Critique théâtre | Qui a peur de Virginia Woolf ? au Théâtre Jean-Duceppe

Avec Qui a peur de Virginia Woolf?, préparez-vous à assister à un jeu de pouvoir dans lequel tous les coups sont permis. Un couple se livrera à une froide guerre psychologique, s’humiliant l’un l’autre et tentant de prendre le dessus à tout prix. On peut se demander si quelqu’un en sortira indemne, y compris le public.

Martha et Georges, couple dans la quarantaine avancée, rentrent aux petites heures du matin, assez éméchés, d’une soirée chez le doyen de l’université dans laquelle travaille George et par le fait même le père de Martha. Pour continuer la fête, Martha a convié le nouveau professeur de biologie et sa jeune épouse à se joindre à eux. La petite soirée se transformera rapidement en cauchemar lorsque les hôtes décideront de régler leurs comptes avec véhémence, et ce, devant témoins.

 

Un décor à l’image du tumulte

Le carnage amoureux se joue dans la grande maison de Georges et Martha. Il faut le dire, les décors de Guillaume Lord sont superbes, le salon du couple avec son carillon et sa grande fenêtre est des plus chaleureux, malgré l’ambiance qui y règne. Les nombreux vêtements, livres éparpillés, sans oublier les bouteilles d’alcool et les verres sales qui trainent partout représentent bien le tumulte qui unit ce professeur d’histoire et sa femme.

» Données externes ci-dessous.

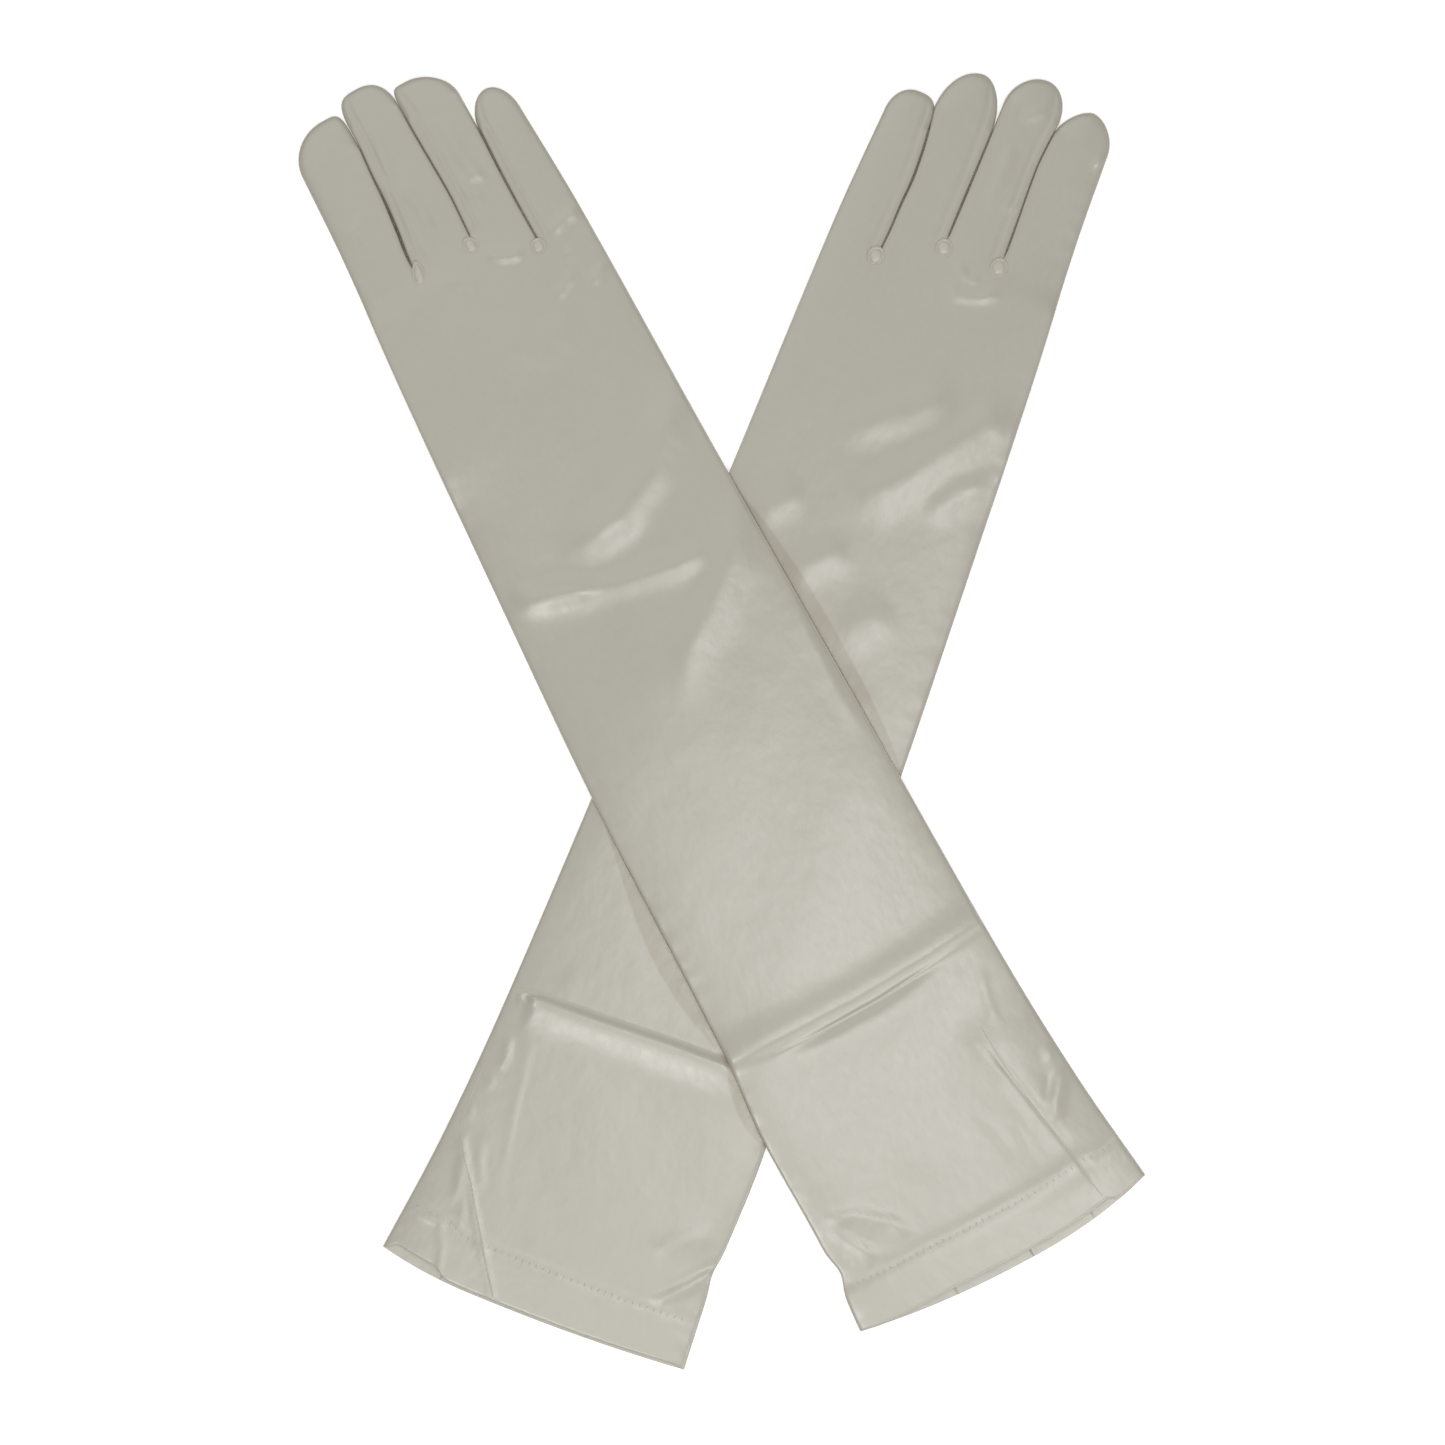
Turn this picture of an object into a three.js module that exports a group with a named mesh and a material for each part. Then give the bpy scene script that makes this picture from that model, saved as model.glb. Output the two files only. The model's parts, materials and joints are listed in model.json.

L’alcool y coule abondamment, les insultes et les coups bas s’enchainent au rythme des verres. Martha y va à grands coups d’histoires et de souvenirs humiliants pour atteindre Georges. Chaque fois qu’on le croit au tapis il se relève, et attaque sournoisement et vicieusement.

Le duo machiavélique, composé de Maude Guérin et Normand D’amour, est très convaincant dans ce match de boxe quelque peu pervers orchestré avec justesse par le metteur en scène Serge Denoncourt. Normand D’amour maitrise à la perfection les phrases acerbes et possède un bon sens du punch. Son Georges est tout aussi méchant que franchement drôle. De l’autre côté, Maude Guérin, plus directe, moins subtile, vacille habilement entre la séduction et la cruauté. Par contre, les nombreuses mimiques de la comédienne deviennent un peu lassantes, plus la pièce avance.

Sans oublier notre autre couple, Nick et sa femme Honey, spectateurs forcés de cet affrontement. Nouvellement arrivés en ville, ils désirent simplement continuer la soirée et se faire de nouveaux contacts, le dénouement en sera bien différent. Le jeune couple se retrouve rapidement coincé dans le jeu sadique de leur hôte, mais au fil des répliques cinglantes, il devient plus incertain qu’ils soient prisonniers et y participera à leur tour… Et en y prenant plaisir par moment.

Bien qu’ayant eux aussi leurs problèmes, ce jeune couple ne ressemble en rien au couple de Martha et Georges. Dans un jeu très caricatural, Kim Despatis incarne une Honey naïve et gamine. L’interprétation de la jeune comédienne détonne du ton très dramatique de la pièce, ce qui aurait pu taper un tantinet sur les nerfs. Au contraire, heureusement, Honey apporte de la légèreté et du rire à cette ambiance où règne la hargne.

Et François-Xavier Dufour, en jeune professeur ambitieux, dans un jeu très naturel nous offre un Nick qui semble parfois un peu crédule et à d’autres moments en parfait contrôle de la situation ne mâchant pas ses mots.

 Qui a peur de Virginia Woolf?, malgré quelques longueurs, offre une performance d’acteurs impressionnante. Il y a quelque chose de captivant dans l’étrange relation de Martha et Georges à travers toute la violence qu’ils éprouvent l’un envers l’autre, on croit apercevoir, de temps à autre, une certaine forme d’humour.